Некрасов. Пир на весь мир

   Подали эшелон, и мы в него лезем. Вагончики старинные, маленькие, в них, вероятно, ездил ещё Достоевский, путешествуя по Германии. Мест в эшелоне, должно быть, впятеро меньше, чем нас. Впрочем, для того времени посадка обычная. Вагоны набиваются битком, а кому не хватает места, располагаются на площадках, сидят на подножках или лезут на крыши. Я, глядя на других, оборудовал себе плацкартное место, только не внутри, а снаружи вагона. Для этого положил на перекладины под навесом крыши над площадкой широкую доску и на неё улёгся. Пока поезд не тронулся, так лежать великолепно. Мешают, правда, крышные пассажиры: они всё время через меня лазают и толкают ногами в бока. Однако всё-таки здесь лучше, чем стоять в тесно набитом вагоне.
   Ночью просыпаюсь от сильной качки. Моя плацкартная доска елозит из стороны в сторону, вот-вот выскочит из перекладин. Тогда я с ней вместе полечу прямо под колёса. Хватаюсь руками за перекладины и кое-как держусь. Надо было бы на остановке прибить какие-нибудь упоры. Однако пересилила беспечность и надежда на авось. Сейчас поезд, который еле-еле тащился, несётся как бешеный. На дороге всё время уклоны и повороты; свистит тёплый ветер. Не спят и крышные пассажиры, охают и ворочаются. Чтобы не свалиться, привязывают себя ремнями и верёвками к вентиляционным трубам или держатся друг за друга и за что придётся.
   Утром Познань - большой и оживлённый город. Посередине красная кирпичная крепость постройки, должно быть, середины прошлого века. Это огромное круглое сооружение с бойницами, смотрящими во все стороны.
   Мы, однако, не туристы, и любоваться здешними достопримечательностями не собираемся. К тому же нет у нас и гидов. Впрочем, несколько своеобразные экскурсоводы, пожалуй, у нас есть: это наши пустые желудки. Они-то и зовут нас походить по городу. Ведь, как всегда, нас кормят только в расчёте на дорогу, а всякие стоянки, разумеется, при этом не учитываются. А стоянка в Познани, говорят, продлится не менее суток.

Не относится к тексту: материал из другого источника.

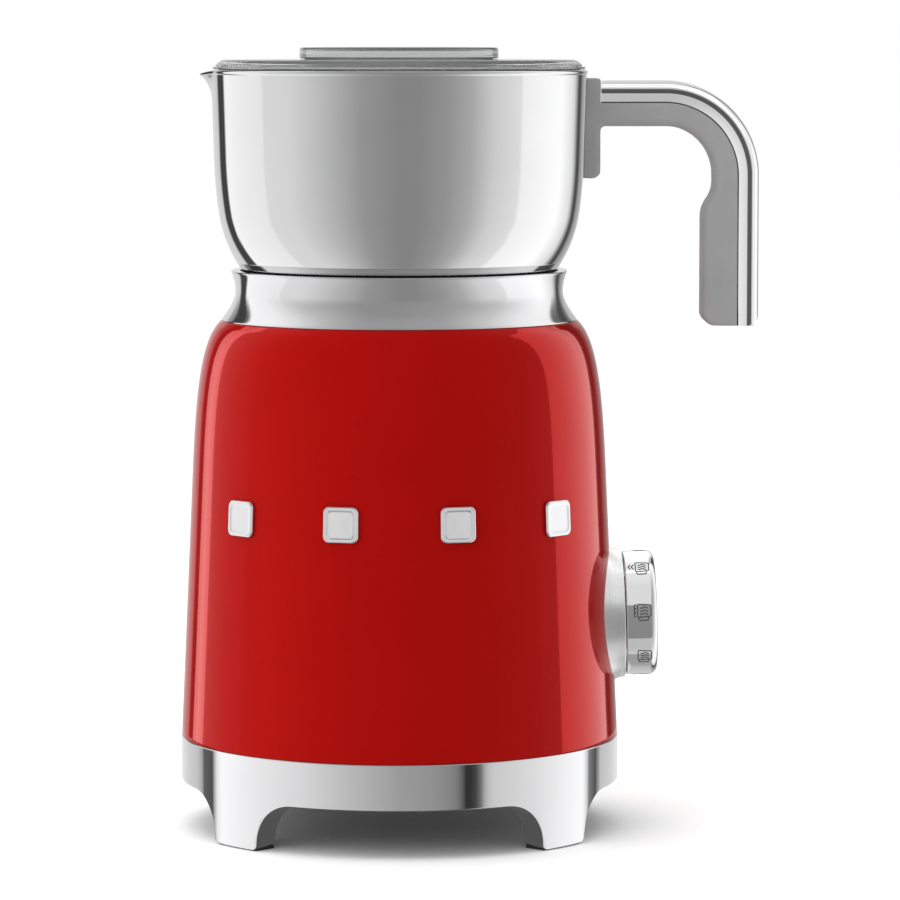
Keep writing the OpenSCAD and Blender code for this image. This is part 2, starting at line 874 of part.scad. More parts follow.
// Half-round section of the strap: x is its depth from the seam
module strap_section() {
    half = handle_w / 2;
    round_r = (half * half + strap_depth * strap_depth) / (2 * strap_depth);
    intersection() {
        translate([strap_depth - round_r, 0]) circle(round_r);
        translate([0, -half]) square([strap_depth + 1, handle_w]);
    }
}

module handle_strap() {
    start_x = pad_x + 1.7;
    color([0.82, 0.82, 0.84]) translate([bend_c[0], 0, bend_c[1]]) {
        rotate([90, 0, 0]) rotate_extrude(angle = 90) translate([bend_seam, 0]) strap_section();
        translate([bend_seam, 0, handle_bottom - bend_c[1]])
            linear_extrude(bend_c[1] - handle_bottom) strap_section();
        translate([start_x - bend_c[0], 0, bend_seam]) rotate([0, -90, 180])
            linear_extrude(bend_c[0] - start_x) strap_section();
    }
}

module handle_screws() {
    color([0.6, 0.6, 0.6]) for (x = HANDLE_SCREWS_X) translate([x, 0, arm_under + screw_recess])
        screw(2.2, 1.4, 1.2, 5);
}

// ---- lid and cap ----

module lid() {
    edge = 2.2;
    skirt_in = skirt_r - lid_wall;
    color([0.85, 0.9, 0.92, 0.4]) rotate_extrude() polygon(concat(
        [
            [lid_hole, lid_wall_bottom], [lid_hole + lid_wall, lid_wall_bottom],
            [lid_hole + lid_wall, lid_top - 2.4], [skirt_in, lid_under + 0.4],
            [skirt_in, skirt_bottom], [skirt_r, skirt_bottom], [skirt_r, lid_groove[0]],
            [skirt_r - groove_depth, lid_groove[0]], [skirt_r - groove_depth, lid_groove[1]],
            [skirt_r, lid_groove[1]], [skirt_r, lid_under], [lid_r, lid_under],
        ],
        arc([lid_r - edge, lid_under + 0.4], edge, 0, 90),
        [[lid_hole + 2.4, lid_top], [lid_hole, lid_top]]
    ));
}

module lid_seal() {
    back = skirt_r - groove_depth + 0.05;
    lip = skirt_r + 0.9;
    low = lid_groove[0] + 0.1;
    high = lid_groove[1] - 0.1;
    color([0.9, 0.9, 0.9]) rotate_extrude() polygon([
        [back, low], [lip, low], [lip, low + 0.8], [skirt_r, (low + high) / 2],
        [lip, high - 0.8], [lip, high], [back, high],
    ]);
}

module cap() {
    edge = 0.8;
    wall_r = lid_hole - 0.6;
    wall_in = wall_r - 1.7;
    ceiling = cap_top - 2.2;
    color([0.85, 0.9, 0.92, 0.4]) rotate_extrude() polygon(concat(
        [
            [0, ceiling], [wall_in, ceiling], [wall_in, cap_bottom], [wall_r, cap_bottom],
            [wall_r, cap_groove[0]], [wall_r - groove_depth, cap_groove[0]],
            [wall_r - groove_depth, cap_groove[1]], [wall_r, cap_groove[1]],
            [wall_r, cap_flange], [cap_r, cap_flange],
        ],
        arc([cap_r - edge, cap_top - edge], edge, 0, 90, 4),
        [[0, cap_top]]
    ));
}

module cap_seal() {
    color([0.9, 0.9, 0.9]) ring(lid_hole - 0.3, lid_hole - 1.15, cap_groove[0] + 0.1, cap_groove[1] - 0.1);
}

// ---- whisk ----

module whisk_disc() {
    top = whisk_low + whisk_web;
    color([0.25, 0.25, 0.27]) difference() {
        union() {
            rod(16, whisk_low, top);
            rod(whisk_ring_r - 1, top - 1.6, top);
            translate([0, 0, top]) cylinder(r1 = 8, r2 = 5.4, h = whisk_hub - whisk_web);
        }
        rod(whisk_hub_r, whisk_low - 1, whisk_low + whisk_hub + 1);
        around(FOUR_WAYS, whisk_magnet_ring)
            rod(whisk_magnet_r + 0.05, whisk_low - 1, whisk_low + whisk_magnet_h);
        around([for (i = [0:5]) 60 * i + 30], 20) rod(2.6, whisk_low - 1, top + 1);
        whisk_torus();
    }
}

module whisk_torus() {
    translate([0, 0, whisk_low + 2.2]) rotate_extrude()
        translate([whisk_ring_r, 0]) circle(whisk_coil_r);
}

module whisk_bush() {
    color([0.9, 0.88, 0.8])
        ring(whisk_hub_r - 0.02, pin_r + 0.06, whisk_low, whisk_low + whisk_hub);
}

module whisk_magnets() {
    color([0.8, 0.8, 0.82]) around(FOUR_WAYS, whisk_magnet_ring)
        rod(whisk_magnet_r, whisk_low, whisk_low + whisk_magnet_h);
}

module whisk_coil() {
    color([0.8, 0.8, 0.82]) whisk_torus();
}

body_shell();
collar();
seat_gasket();
plinth();
legs();
foot_pads();
bottom_cover();
bottom_screws();
cord_gland();
badge_tiles();
jug_seat();
seat_screws();
chassis();
top_deck();
deck_screws();
coil_former();
induction_coil();
ferrite_bars();
insulating_sheet();
temperature_sensor();
sensor_spring();
motor_can();
motor_magnets();
motor_bearings();
motor_bracket();
motor_screws();
motor_shaft();
armature();
magnet_carrier();
drive_magnets();
fan_frame();
fan_impeller();
power_board();
capacitors();
heat_sink();
choke();
transistors();
control_board();
encoder_body();
start_switch();
dial_bezel();
dial();
light_ring();
start_button();
button_spring();
jug_shell();
induction_disc();
whisk_pin();
weld_bracket();
handle_grip();
handle_strap();
handle_screws();
lid();
lid_seal();
cap();
cap_seal();
whisk_disc();
whisk_bush();
whisk_magnets();
whisk_coil();
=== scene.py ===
"""The looks of a milk frothing pitcher and its induction base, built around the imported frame.

Shapes are worked out in millimetres and turned into metres as each mesh is made. The axis of the object is Z,
its front is -Y, the spout is on -X, and the handle and the dial are on +X.
"""

import math

import bmesh
import bpy
import numpy as np
from mathutils import Matrix, Vector


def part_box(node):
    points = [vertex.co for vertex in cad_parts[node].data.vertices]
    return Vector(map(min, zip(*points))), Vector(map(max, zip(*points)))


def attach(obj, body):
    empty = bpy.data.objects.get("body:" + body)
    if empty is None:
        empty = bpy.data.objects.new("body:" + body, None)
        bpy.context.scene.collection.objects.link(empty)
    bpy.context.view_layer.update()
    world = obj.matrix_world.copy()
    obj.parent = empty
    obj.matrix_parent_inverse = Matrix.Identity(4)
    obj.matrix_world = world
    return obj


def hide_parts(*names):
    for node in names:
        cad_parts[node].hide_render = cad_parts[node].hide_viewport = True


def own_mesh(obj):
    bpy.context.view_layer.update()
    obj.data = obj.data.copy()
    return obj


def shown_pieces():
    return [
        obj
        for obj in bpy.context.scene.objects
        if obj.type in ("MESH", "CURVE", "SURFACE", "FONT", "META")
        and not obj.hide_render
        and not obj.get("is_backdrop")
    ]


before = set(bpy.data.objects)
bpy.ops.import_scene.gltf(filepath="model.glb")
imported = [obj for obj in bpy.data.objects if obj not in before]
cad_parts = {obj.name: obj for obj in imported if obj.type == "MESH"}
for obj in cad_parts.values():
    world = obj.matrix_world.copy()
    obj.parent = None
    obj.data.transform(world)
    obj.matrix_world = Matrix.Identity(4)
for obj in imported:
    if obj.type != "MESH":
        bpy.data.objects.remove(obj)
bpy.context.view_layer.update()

MM = 0.001
TURN = np.linspace(0, 360, 240, endpoint=False)


# ------------ outlines


def spot(node):
    """Lowest and highest corner of a CAD node, in millimetres."""
    low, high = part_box(node)
    return low / MM, high / MM


def sweep(start, end, count):
    """Evenly spaced angles in radians, between two in degrees."""
    return np.radians(np.linspace(start, end, count))


def arc(centre, radius, start, end, steps=12):
    """Points on an arc, between two angles in degrees."""
    turns = sweep(start, end, steps + 1)
    return [(centre[0] + radius * math.cos(a), centre[1] + radius * math.sin(a)) for a in turns]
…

   У нас с Иваном Фёдоровичем сохранилось немного немецких и русских денег. Немецкие были получены за работу в шахте, а русские - за погрузку автомашины. По нашим представлениям, это целый капитал. Поэтому мы чувствуем себя солидными людьми и уверенно входим в первый же встретившийся на пути магазин. Пожалуй, это не магазин, а мелочная лавочка, в которой всего понемногу. Лежит хлеб, в бочонке селёдки, на полках какие-то бутылки и тут же различная хозяйственная утварь. За прилавком в клеёнчатом переднике высокий немолодой поляк. Он перекидывается словами с тремя посетителями, сидящими тут же за столиком с кружками в руках. Хозяин нас как бы не замечает и продолжает говорить со своими.
   Ждём минуту, две, может быть, и больше. Поляк по-прежнему нас игнорирует. Тогда я, вынув деньги, прошу его продать нам буханку хлеба, за русские или за немецкие. Поляка как током ударило. Он, резко вздёрнув голову и презрительно глядя на нас, принял гордый и надменный вид. Могло показаться, что перед нами не мелочной торговец, а ясновельможный пан. Тут же, кивая на нас, он стал быстро что-то говорить своим соотечественникам, в его тоне звучала то угроза, то насмешка. Слышалось: "москали", "пся крев" и другие, вероятно, не менее сильные и неблагозвучные эпитеты. Всё это явно направлялось в наш огород. Затем, быстро выхватив у меня из рук трёхрублёвку, он стал издали её внимательно рассматривать. Секунду подержав, смачно плюнул в эту зелёную бумажку и, скомкав, бросил мне в лицо.
   Такого обращения с покупателями видеть мне не приходилось. Бывало, и у себя на родине продавцы держатся грубо и заносчиво, но там это можно объяснить их задёрганностью, низкой культурой и другими обстоятельствами. Здесь же изливалась лютая злоба и ненависть. Естественно, оба мы стали протестовать и отругиваться. Тогда, выскочив из-за прилавка, поляк с помощью своих троих соотечественников вытолкал нас из лавочки взашей.
   Зашли ещё в такую же мелочную лавочку, благо их здесь множество. Входная дверь оповестила о нашем приходе звоном колокольчика. В лавочке было несколько покупателей, за прилавком стояла толстая полька, бросившая на нас вопросительный, но явно недобрый взгляд. Дождавшись, пока она отпустила покупателей и поболтала с ними, мы, как и в первой лавочке, попросили её продать нам на немецкие или на русские деньги хлеба и немного соли. Обратились мы к ней по-русски, а потом по-немецки. Я не думаю, чтобы она нас не поняла, однако, вместо ответа хозяйка отвернулась и слегка приподняв юбку, похлопала себя по широкому заду. Потом, мешая польскую, русскую и немецкую речь, крикнула, что она нам ничего не продаст и чтобы мы убирались прочь. Тут же добавила, что и мы, и немцы - вшистко едно (одно и то же).
   Такая метаморфоза нас прямо ошарашила. Ведь только что перед нами она была так доброжелательна и любезна с покупателями, которые частично расплачивались такими же марками.
   Везде было то же самое. Когда мы что-либо спрашивали у прохожих, те, не отвечая, отворачивались и шли дальше. На станции у себя в эшелоне нам рассказали, что и у других получалось не лучше. Некоторые не смогли ничего купить даже на новые польские деньги.